UI Researchers Find Relationship Between Cancer And Ag Chemicals
Researchers at the University of Idaho announced earlier this summer they have found a correlation between Ag chemicals and cancer cases in both adults and in children in the Gem state as well as 11 other western states. UI’s Alan Kolok said he and fellow researchers analyzed federal and state health and ag data for this data. He noted one of the most striking differences comes when looking at what’s grown in the west. He added the “eastern” states, such as Colorado, Montana, New Mexico, etc., grow primarily animal feed and grains, which results in a pesticide profile that focuses primarily herbicides. When it comes to the Pacific Northwest and California, the profile is very different.
“There is much more of an agricultural propensity to grow food/produce and to grow fruits and vegetables. And with that there is also a shift in what chemicals are predominantly being used as pesticides. And in that case, that pesticide load isn't herbicides, but rather it’s fumigants. So there is a very marked shift.”
The research indicated the most predominant fumigant, metam, was also found to be associated with cancer among adults. Kolok stressed this research is not saying that fumigants cause cancer, but that there is a relationship such that in the counties where these products are used in higher levels there tends to be a higher number of cancer cases. But he added more research is needed.
“I liken this to being in a darkened room. So, if you’re in a pitch-black room, and you have a flashlight, you can pass the light around the room, and you might hit upon a shiny object and you think ‘Oh great, there’s the doorknob. Now I can go to the shiny object, open the door and get out of the dark room.’ Well, where you’re standing, you’re standing a few steps away from the doorknob, so that shiny object may very well be a doorknob, it may also be grandma’s brass teapot that also happens to be in the room.
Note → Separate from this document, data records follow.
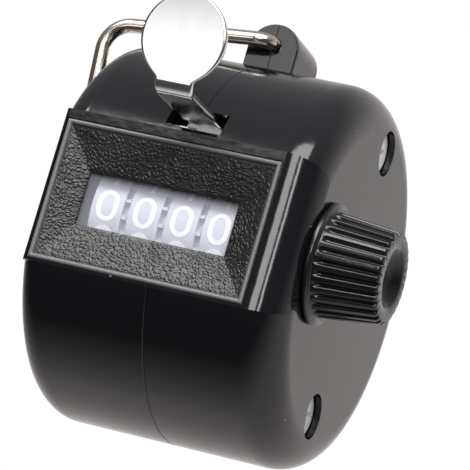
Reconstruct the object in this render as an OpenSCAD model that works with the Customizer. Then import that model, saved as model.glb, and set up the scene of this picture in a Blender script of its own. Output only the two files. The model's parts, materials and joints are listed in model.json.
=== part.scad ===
// Hand tally counter: a round two-shell casing with a four-wheel counting
// mechanism, a thumb lever, a reset knob and a wire finger ring.
// Frame: X along the drum towards the reset knob, -Y the side that shows the
// digits, +Z up. The origin is the middle of the drum, on its axis.

/* [Drum casing] */
// Radius of the round casing
drum_r = 24; // [23.5:0.1:25]
// Width of the right shell, from the parting plane to the knob's end face
half_right = 16.8; // [16.6:0.1:17]
// Width of the left shell, from the parting plane to the plain end face
half_left = 17.3; // [16.8:0.1:17.4]
// Edge rounding at the knob end
edge_right = 4.8; // [4:0.1:5]
// Edge rounding at the plain end
edge_left = 3.9; // [3:0.1:4.2]
// Thickness of the moulded wall
wall = 1.6; // [1.4:0.1:1.8]
// Distance from the drum's axis to the flat display face
face_y = 22; // [21.8:0.1:22.2]

/* [Display] */
// Left edge of the bezel
bezel_x0 = -15.9; // [-16:0.1:-15.5]
// Right edge of the bezel
bezel_x1 = 11.8; // [11.4:0.1:12]
// Lower edge of the bezel
bezel_z0 = -9.2; // [-9.3:0.1:-8.8]
// Upper edge of the bezel
bezel_z1 = 8.4; // [8:0.1:8.5]
// Left edge of the window
window_x0 = -11.8; // [-12:0.1:-11.4]
// Right edge of the window
window_x1 = 7.5; // [7.2:0.1:7.7]
// Lower edge of the window
window_z0 = -3.8; // [-4:0.1:-3.4]
// Upper edge of the window
window_z1 = 2.8; // [2.4:0.1:3]
// Depth of the bezel, from the display face to the lens
bezel_depth = 2; // [1.9:0.05:2.1]

/* [Number wheels] */
// Radius of a number wheel
wheel_r = 7; // [6.8:0.05:7.05]
// Distance from one wheel to the next
wheel_pitch = 4.82; // [4.8:0.01:4.85]
// Width of a wheel's rim
rim_w = 4; // [3.8:0.05:4]
// Middle of the units wheel
units_x = 5.55; // [5.5:0.01:5.6]
// Radius of the wheel shaft
shaft_r = 1.2; // [1.1:0.05:1.2]

/* [Thumb lever] */
// Width of the lever's strip
strip_w = 4.8; // [4.6:0.1:5]
// Thickness of the lever's sheet steel
strip_t = 0.8; // [0.7:0.05:0.8]
// Radius of the thumb pad
pad_r = 5.3; // [5:0.1:5.5]
// Forward lean of the thumb pad, in degrees
pad_lean = 10; // [8:1:12]

/* [Reset knob] */
// Radius of the grip where it leaves the casing
grip_r0 = 6.4; // [6.2:0.1:6.6]
// Radius of the grip at its outer end
grip_r1 = 5.55; // [5.4:0.05:5.7]
// Length of the grip
grip_len = 8; // [7.5:0.1:8.5]
// Number of flutes around the grip
flutes = 28; // [24:1:30]

/* [Finger ring] */
// Radius of the ring's wire
wire_r = 0.92; // [0.85:0.01:0.93]
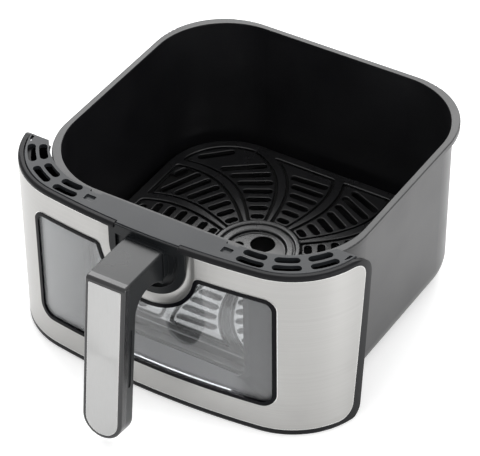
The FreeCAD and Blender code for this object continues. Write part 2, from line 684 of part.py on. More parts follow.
def make_base_screws():
    screws = []
    for p, tip in zip(base_screw_places(), base_screw_tips()):
        screws.append(screw(p, Vector(0, -1, 0), 2.1, 1.4, 1.1, p.y - tip.y + 1.6))
    return screws


def handle_whole():
    """Arm and grip in one, before they are split."""
    tilt = math.radians(GRIP_TILT)

    def grip_point(depth, along):
        y = GRIP_PIVOT.y + depth * math.cos(tilt) + along * math.sin(tilt)
        z = GRIP_PIVOT.z - depth * math.sin(tilt) + along * math.cos(tilt)
        return y, z

    front_top = grip_point(0.0, 4.2)
    front_end = grip_point(0.0, -GRIP_LENGTH)
    rear_end = grip_point(GRIP_DEPTH, -GRIP_LENGTH)
    corner_y = rear_end[0] + (ARM_BOTTOM - rear_end[1]) * math.tan(tilt)
    points = [(COLLAR_Y, ARM_TOP), (front_top[0], ARM_TOP), front_end, rear_end,
              (corner_y, ARM_BOTTOM), (COLLAR_Y - 8.5, ARM_BOTTOM), (COLLAR_Y, ARM_BOTTOM - 9.7)]
    wide = ARM_HALF_W + 4.0
    profile = prism(points, [0, ARM_FRONT_ROUND, 0, 0, GRIP_CORNER, ROOT_CORNER, 0], SIDE, -wide, wide)
    stadium = [(-ARM_HALF_W, -GRIP_LENGTH), (ARM_HALF_W, -GRIP_LENGTH), (ARM_HALF_W, 30.0),
               (-ARM_HALF_W, 30.0)]
    end = tilted(prism(stadium, [15.9, 15.9, 0, 0], FRONT, -60.0, 90.0))
    body = profile.common(end)
    return round_handle(body)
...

Where you’re standing, you don’t know what that is, but you do know when you cast your light, you hit this shiny object, and it’s something you want to know more information about.”
Researchers compared data on the top 125 pesticides and herbicides from the U.S. Geological Survey Pesticide National Synthesis Project database with data on cancer incidence among adults and children from the National Cancer Institute's State Canter Profiles.